By the way, congrats your majesty on beating your great-great Grandmother as the longest reigning monarch in history!
Later Consequences
Canada is in turmoil after Quebec leaves. Even though one of the biggest issues in Canadian politics is now more or less solved (namely Quebec’s role in Canada), many more issues come up. The Liberal Party of Canada, which had based a lot of it’s support in Quebec and was strongly opposed to Quebec leaving Canada, was now a shell of it’s former self, and by the early 2000’s has been reduced to a third party. The Progressive-Conservatives, mainly in Western Canada, are now the “natural governing party” of Canada, partially due to their non-committal nature of Quebec sovereignty. Even when the PC’s introduce unpopular new policies such as the General Savings Tax (GST) and a Free Trade Agreement with the US, there isn’t a strong enough opposition to counter the PC’s: the New Democrat Party (NDP) becomes the new Opposition party by the mid 1990s, but it’s only in 2008 that Jack Layton becomes the first NDP Prime Minister of Canada, ending a 28 year Progressive Conservative reign. 

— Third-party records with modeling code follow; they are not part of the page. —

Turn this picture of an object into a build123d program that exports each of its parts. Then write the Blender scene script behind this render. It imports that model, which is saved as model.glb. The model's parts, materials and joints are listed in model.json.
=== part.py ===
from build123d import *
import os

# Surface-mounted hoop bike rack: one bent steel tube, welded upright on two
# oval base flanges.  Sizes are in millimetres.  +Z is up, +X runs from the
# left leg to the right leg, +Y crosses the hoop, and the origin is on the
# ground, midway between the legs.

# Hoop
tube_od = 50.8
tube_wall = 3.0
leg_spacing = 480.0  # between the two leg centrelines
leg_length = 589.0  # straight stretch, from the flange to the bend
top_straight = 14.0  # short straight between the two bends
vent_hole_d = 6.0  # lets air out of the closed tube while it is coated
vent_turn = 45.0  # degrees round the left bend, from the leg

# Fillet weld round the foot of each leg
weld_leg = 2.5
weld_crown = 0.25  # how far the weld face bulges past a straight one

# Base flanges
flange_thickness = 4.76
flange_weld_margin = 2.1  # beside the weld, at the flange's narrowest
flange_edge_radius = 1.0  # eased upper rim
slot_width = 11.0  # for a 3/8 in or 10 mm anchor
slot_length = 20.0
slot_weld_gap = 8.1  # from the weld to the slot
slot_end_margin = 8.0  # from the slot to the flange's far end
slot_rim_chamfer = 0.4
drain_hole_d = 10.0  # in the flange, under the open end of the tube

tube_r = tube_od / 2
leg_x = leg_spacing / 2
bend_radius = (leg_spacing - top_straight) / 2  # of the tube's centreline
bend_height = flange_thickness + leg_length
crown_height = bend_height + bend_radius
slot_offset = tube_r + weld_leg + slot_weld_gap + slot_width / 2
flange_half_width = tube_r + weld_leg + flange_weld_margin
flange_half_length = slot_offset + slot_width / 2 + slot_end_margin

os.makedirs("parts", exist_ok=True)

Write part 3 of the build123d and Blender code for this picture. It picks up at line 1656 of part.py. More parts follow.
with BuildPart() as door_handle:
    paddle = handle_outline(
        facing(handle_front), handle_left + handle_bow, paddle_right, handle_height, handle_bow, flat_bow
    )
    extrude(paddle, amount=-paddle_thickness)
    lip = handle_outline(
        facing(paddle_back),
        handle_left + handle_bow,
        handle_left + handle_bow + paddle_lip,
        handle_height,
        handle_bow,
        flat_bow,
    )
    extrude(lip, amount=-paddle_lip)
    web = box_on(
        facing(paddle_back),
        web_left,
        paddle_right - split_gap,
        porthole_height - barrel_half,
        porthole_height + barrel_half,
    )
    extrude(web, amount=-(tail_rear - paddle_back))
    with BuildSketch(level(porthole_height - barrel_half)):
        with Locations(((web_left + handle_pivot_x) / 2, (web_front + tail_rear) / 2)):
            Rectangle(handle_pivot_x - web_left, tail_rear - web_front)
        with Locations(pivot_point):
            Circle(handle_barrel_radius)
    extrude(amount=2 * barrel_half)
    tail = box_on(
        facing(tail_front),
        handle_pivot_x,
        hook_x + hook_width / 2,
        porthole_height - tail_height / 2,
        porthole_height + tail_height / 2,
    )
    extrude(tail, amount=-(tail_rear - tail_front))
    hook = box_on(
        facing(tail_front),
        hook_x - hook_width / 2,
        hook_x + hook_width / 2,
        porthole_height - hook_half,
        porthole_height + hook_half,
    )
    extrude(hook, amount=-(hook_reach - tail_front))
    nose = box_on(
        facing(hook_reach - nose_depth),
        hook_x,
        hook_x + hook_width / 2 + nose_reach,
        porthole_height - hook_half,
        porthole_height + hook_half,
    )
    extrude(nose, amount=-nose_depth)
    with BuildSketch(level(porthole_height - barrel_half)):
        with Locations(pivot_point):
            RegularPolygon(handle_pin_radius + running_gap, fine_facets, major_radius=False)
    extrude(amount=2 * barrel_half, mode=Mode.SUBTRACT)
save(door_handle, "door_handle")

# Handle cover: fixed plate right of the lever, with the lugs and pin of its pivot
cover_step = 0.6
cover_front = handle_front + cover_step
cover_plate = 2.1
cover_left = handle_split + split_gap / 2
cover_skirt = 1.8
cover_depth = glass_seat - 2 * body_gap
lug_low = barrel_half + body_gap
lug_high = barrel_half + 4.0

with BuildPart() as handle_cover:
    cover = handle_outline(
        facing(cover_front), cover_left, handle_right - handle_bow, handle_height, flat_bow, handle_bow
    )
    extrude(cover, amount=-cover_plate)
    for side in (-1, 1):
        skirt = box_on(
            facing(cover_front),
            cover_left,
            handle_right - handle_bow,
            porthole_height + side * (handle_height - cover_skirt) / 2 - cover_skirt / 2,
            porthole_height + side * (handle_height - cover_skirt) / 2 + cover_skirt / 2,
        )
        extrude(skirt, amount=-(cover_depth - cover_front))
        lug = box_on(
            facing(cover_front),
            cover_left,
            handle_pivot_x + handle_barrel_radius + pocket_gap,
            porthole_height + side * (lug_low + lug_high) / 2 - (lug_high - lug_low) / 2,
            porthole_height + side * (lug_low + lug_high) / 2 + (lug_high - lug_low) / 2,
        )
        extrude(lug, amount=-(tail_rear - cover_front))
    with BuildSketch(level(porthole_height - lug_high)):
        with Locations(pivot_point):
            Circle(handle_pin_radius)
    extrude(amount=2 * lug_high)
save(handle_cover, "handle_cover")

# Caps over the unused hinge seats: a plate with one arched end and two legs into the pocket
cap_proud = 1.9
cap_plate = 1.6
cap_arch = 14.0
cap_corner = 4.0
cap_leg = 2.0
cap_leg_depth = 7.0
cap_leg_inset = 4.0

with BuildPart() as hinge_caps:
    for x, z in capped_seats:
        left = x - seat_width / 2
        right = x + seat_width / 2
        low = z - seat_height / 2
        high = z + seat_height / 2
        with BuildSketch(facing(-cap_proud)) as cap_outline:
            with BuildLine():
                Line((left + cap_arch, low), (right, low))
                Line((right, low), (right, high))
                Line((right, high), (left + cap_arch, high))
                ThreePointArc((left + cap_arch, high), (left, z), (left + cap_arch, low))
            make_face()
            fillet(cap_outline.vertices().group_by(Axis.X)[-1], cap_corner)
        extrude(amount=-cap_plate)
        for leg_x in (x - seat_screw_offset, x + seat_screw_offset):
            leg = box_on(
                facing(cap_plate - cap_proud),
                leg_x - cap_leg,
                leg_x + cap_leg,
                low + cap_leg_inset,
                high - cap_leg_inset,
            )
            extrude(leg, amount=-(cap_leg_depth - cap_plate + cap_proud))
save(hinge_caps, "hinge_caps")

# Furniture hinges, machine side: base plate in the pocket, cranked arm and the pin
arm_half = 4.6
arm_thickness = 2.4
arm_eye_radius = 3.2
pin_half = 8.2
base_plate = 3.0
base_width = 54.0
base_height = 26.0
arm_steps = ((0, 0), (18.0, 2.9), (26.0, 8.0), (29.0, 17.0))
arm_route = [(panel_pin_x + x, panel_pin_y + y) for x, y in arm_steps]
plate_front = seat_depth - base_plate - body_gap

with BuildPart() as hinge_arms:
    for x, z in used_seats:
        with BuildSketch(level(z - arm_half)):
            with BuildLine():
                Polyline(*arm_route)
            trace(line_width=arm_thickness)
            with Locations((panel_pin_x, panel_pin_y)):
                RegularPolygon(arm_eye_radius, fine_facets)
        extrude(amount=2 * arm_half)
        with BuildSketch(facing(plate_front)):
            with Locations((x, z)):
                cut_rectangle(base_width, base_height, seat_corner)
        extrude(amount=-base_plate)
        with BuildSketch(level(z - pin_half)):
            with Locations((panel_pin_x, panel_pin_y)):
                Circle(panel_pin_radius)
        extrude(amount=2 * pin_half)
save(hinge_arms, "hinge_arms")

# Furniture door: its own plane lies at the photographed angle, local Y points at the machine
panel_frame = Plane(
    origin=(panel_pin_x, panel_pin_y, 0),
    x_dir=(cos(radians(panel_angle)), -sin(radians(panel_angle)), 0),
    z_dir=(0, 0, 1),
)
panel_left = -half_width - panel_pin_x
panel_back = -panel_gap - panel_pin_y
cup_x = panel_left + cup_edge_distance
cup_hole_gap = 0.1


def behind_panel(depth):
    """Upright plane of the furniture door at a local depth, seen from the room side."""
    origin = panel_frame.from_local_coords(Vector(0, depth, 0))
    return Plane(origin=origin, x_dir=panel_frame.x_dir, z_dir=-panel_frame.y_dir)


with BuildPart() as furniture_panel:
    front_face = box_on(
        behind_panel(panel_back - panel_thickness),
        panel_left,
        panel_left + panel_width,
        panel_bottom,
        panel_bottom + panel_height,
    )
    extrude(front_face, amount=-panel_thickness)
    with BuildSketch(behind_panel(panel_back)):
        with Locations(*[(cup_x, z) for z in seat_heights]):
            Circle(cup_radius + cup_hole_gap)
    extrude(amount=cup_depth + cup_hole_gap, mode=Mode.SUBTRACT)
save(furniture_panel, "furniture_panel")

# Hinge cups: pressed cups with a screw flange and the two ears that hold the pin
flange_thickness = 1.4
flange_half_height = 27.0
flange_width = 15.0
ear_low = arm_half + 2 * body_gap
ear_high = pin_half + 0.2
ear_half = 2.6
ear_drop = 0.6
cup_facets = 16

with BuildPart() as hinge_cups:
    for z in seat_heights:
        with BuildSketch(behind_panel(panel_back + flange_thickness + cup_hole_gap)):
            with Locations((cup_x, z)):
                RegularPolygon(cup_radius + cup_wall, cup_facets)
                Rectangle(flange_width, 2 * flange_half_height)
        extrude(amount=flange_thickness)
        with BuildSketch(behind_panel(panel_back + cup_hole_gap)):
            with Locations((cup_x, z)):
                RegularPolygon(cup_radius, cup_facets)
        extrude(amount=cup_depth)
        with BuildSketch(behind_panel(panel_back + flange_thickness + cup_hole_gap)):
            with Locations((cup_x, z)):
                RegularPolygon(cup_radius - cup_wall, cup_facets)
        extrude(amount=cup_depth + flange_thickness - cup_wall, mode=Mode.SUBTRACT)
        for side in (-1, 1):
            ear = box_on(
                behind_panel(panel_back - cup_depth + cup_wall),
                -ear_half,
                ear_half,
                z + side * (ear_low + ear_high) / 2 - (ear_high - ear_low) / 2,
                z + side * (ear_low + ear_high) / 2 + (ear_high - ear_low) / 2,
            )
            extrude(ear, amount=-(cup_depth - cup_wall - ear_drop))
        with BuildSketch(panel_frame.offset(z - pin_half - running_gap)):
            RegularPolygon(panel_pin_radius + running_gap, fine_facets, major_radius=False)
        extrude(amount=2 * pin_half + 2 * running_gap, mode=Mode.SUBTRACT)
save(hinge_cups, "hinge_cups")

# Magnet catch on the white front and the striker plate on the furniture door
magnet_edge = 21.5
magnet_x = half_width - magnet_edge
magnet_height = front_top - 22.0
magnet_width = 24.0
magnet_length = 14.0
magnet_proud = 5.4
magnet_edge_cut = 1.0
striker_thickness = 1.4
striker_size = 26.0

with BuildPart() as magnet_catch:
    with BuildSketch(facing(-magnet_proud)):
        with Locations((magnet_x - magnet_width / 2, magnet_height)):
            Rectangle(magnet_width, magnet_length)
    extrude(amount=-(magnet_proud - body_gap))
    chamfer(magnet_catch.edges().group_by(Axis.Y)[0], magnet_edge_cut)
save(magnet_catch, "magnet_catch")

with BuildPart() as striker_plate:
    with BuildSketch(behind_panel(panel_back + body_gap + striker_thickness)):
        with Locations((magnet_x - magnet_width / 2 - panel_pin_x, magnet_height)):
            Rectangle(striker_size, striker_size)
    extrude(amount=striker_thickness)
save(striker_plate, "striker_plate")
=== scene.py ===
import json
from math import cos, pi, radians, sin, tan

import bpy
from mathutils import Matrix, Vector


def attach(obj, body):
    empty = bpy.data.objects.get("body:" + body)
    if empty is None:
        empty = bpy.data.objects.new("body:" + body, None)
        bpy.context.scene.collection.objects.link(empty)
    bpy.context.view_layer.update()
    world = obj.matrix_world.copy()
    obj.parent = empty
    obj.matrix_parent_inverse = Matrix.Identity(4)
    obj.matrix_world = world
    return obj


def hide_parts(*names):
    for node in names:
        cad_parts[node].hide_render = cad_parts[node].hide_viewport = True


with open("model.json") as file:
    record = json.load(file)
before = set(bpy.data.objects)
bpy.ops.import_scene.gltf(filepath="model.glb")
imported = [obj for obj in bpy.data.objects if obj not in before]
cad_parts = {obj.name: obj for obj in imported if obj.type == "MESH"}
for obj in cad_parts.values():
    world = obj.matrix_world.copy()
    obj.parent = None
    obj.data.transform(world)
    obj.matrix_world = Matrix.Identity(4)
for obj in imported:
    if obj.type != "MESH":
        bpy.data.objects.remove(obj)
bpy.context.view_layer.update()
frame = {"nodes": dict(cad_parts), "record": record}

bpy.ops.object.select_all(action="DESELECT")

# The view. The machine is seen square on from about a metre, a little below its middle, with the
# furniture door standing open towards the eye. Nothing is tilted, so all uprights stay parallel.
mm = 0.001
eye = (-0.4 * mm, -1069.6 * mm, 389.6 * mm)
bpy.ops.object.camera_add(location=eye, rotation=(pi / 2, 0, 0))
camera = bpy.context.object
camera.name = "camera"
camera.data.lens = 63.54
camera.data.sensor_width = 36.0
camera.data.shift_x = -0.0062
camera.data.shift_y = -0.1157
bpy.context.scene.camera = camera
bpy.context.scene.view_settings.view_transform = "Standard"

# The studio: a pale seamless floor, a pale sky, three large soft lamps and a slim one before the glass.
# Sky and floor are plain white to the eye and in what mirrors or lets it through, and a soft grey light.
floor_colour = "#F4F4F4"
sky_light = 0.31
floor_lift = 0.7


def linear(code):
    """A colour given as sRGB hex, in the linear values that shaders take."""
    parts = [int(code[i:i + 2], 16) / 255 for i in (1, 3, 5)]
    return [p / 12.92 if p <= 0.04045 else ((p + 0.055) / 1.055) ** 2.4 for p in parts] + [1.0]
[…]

The long PC government is able to mollify the extreme feelings against Quebec, and presides over the Partition of the Constitution to Canada by 1985 (originally achieved by Trudeau in 1982), and a decentralization of powers to the provinces that remained in Confederation. The Maritime Provinces (Newfoundland and Labrador, Prince Edward Island, Nova Scotia and New Brunswick), separated from the rest of Canada, also have a growing sovereignty movement, unofficially supported by Quebec. The first referendum for the creation of a new “Maritime Nation” in 2003 was narrowly defeated, 51% opposed and 49% in favor, but independence parties in all four provinces is growing, and the next referendum might be a more clear “Yes.” Ontario and the Western Provinces are on nearly equal footing in the House of Commons, so neither part of the nation will likely separate any time soon.
Most of the prairies is still mostly a lot of Wild West towns with cows roaming the streets.
In Quebec, Rene Lévesque is elected the first President of Quebec in September 1981, but passes away on November 1, 1987, in the middle of his second four-year term as President. Inside Quebec, the provincial Liberal Party, which fought against succession, no longer exists and is replaced by a new, right wing party advocating for closer ties to Canada, especially as the Parti Québécois, the sovereigntist political party, goes further to the left, and tries to cut more and more ties to Canada. An “Economic Miracle” takes place between 1985 and 2000, in a small part due to the social-democratic policies put in place by the Parti Québecois, but more to an economic boom by selling natural resources to the US and a newly capitalist China in the mid 1980s. In comparison, the economic recovery of Canada is a lot slower, despite the Progressive Conservative parties low taxes and economic deregulation, similar to what Margret Thatcher in the UK and Ronald Reagan in the US undertake.
However, it’s not all fun and games in Quebec. While a plurality of people supported independence for Quebec, it was mostly Francophones that made up over 85% of Quebec’s population who voted “Yes.” English speakers, immigrants from Africa and the Caribbean are still opposed to Quebec sovereignty, especially when the Parti Québécois begins aggressively pushing French as the primary language in Quebec. Many Anglophones, many having lived Generations in Quebec, feel persecuted within a nation that long claimed to be persecuted by Canada, and many leave Quebec for Canada. The Parti Quebecois remain in power to this day, though an increasingly vocal opposition is mounting in the new Union Nationale, a recreation of a conservative party that achieved political domination of Quebec in the 1950s.
Today, Canada and Quebec are close partners, even after 2007 when Quebec Dollar was officially un-pegged from the Canadian Dollar. A member of the United Nations, NATO and other international organizations, (including sending a regiment of troops to Afghanistan after the September 11, 2001 attacks) Quebec has proven that a peaceful referendum can lead to sovereignty for nations that feel they are long suppressed. While Spain refuses to recognize the overwhelming support for an independent Basque nation, the successes in the establishment of Kurdistan in northern Iraq after the Iraq War in 2003 (which Canada supported in this TL, but Quebec did not), South Sudan, and Kosovo in the Balkans, as well as a “sovereignty in all but name” in Scotland, has given Quebec an outsized voice in the world, supporting many oppressed people throughout the world, in gaining national independence without resorting to force.
They may take our lives, but we will most likely never leave the UK, will we? Well Bollocks.
Conclusion
To be honest, I think 1995 would have been the better time to try a scenario like this. However, I feel that going back a bit further, to 1980, would be just as interesting. If anything, it would provide a very similar scenario either way, just with the dates being changed.

Could Quebec survive on it’s own? I think so. They have a strong culture, a diversified economy, and an active political system. I think the question would rather be could Canada survive without Quebec? That answer is a bit more hazy, but I think it would have to be only if Canada accepts the decision for Quebec to leave that will hold the rest of Canada together. Vocal and aggressive opposition that only inflames both sides of the issue would possibly see the entire nation fall apart, especially if a majority of people in Quebec vote for independence but it’s blocked by the House of Commons or another political body. I honestly think this is a big problem that could come up if another referendum is held... sometime. Might be another decade or more, but hopefully, even if Quebec does vote to leave, Canada could leave a positive impression on the world to allow such a thing to happen.
Okay, that blue and red just clash way too much... WAAAARRRRR!!!!!